BSD 3-Clause "New" or "Revised" License

4.86k stars 648 forks source link

Continuously increasing RAM with Pre-training #77

Open abhisheksgumadi opened 2 years ago

abhisheksgumadi commented 2 years ago

Dear Team,

I am using the pre-training script to pre-train BLIP on a custom dataset (containing around 1M image/text pairs).

I see that the machine RAM utilization continuously increases and at a point it reaches 100%. The machine has 120GB RAM!.

Any idea where the problem could be?

woctezuma commented 2 years ago

Do you have custom code which could have a memory leak?
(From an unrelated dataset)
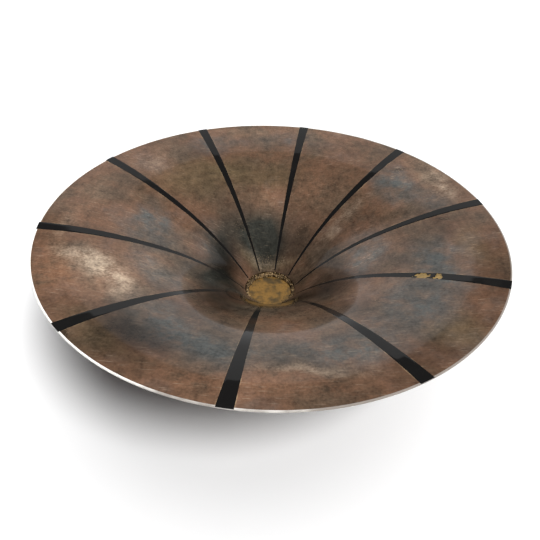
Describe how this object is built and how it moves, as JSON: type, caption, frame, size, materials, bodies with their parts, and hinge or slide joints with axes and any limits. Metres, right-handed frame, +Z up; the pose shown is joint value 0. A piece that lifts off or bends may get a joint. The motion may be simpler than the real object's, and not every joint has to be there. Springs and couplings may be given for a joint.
{
  "type": "flared gong dish",
  "caption": "Wide trumpet-shaped metal gong dish with black radial inlays and a brazed centre disc, standing face up on a small turned foot.",
  "frame": {"origin": "centre of the foot's resting face", "axes": "+Z up along the dish's axis, out of its open face; -Y is the side it is looked at from"},
  "size_m": [0.4004, 0.4004, 0.1058],
  "materials": {
    "patinated_sheet": "mottled brown patina under clear lacquer, worn and scratched",
    "black_inlay": "gloss black lacquer, chipped in places",
    "aged_brass": "dull, speckled",
    "braze": "rough, as laid",
    "turned_brass": "fine turning marks, brown patina"
  },
  "bodies": {
    "root": {"flared_shell": "patinated_sheet", "stripe_01": "black_inlay", "stripe_02": "black_inlay", "stripe_03": "black_inlay", "stripe_04": "black_inlay", "stripe_05": "black_inlay", "stripe_06": "black_inlay", "stripe_07": "black_inlay", "stripe_08": "black_inlay", "stripe_09": "black_inlay", "stripe_10": "black_inlay", "centre_plate": "aged_brass", "neck_seam": "braze", "foot": "turned_brass", "foot_seam": "braze"}
  },
  "joints": []
}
abhisheksgumadi commented 2 years ago

We have a a custom dataloder that loads images and text from a parquet file.

abhisheksgumadi commented 2 years ago

We have 1 Million images stored on disk and we have prepared the JSON file as described in the Github read me page. The Dataloader we have loads the json file in memory in the __init__ method and then in the __get_item__ method it loads the image from the corresponding path inside the json file. Also returns back the text.

Now sure why the RAM utilization is so high? Any idea please? Thanks

LiJunnan1992 commented 2 years ago

Hi, it could be related to the dataloader.

abhisheksgumadi commented 2 years ago

We ended up using the pretrain_dataset.py file and formatted the data as a json file exactly as mentioned in the readme file. Even then we see the RAM utilization go to 100%. So now we have just formatted the dataset as required with no changes to the code. So we dont even have our own custom code.

abhisheksgumadi commented 2 years ago

We are happy to follow any other debugging steps to make this a success please. - thanks

asgsaeid commented 2 years ago

Was wondering if there has been any update on this. We ran the pretrain.py and saw the same issue: RAM size increases when the jason files are being read and at some point, RAM explodes. For pretraining, what python version did you use and what was the RAM size?

LiJunnan1992 commented 2 years ago

@abhisheksgumadi @asgsaeid You may want to try out our new library which supports BLIP and see if the issue still remains: https://github.com/salesforce/LAVIS

abhisheksgumadi commented 2 years ago

Thanks, will take a look

dyashuni commented 1 year ago

hope this helps https://ppwwyyxx.com/blog/2022/Demystify-RAM-Usage-in-Multiprocess-DataLoader/

aries-young commented 1 year ago

Was wondering if there has been any update on this. We ran the pretrain.py and saw the same issue: RAM size increases when the jason files are being read and at some point, RAM explodes. For pretraining, what python version did you use and what was the RAM size?

Have you solved this problem？Could you kindly provide some suggestions ?

aries-young commented 1 year ago

Thanks, will take a look

Have you solved this problem？Could you kindly provide some suggestions ?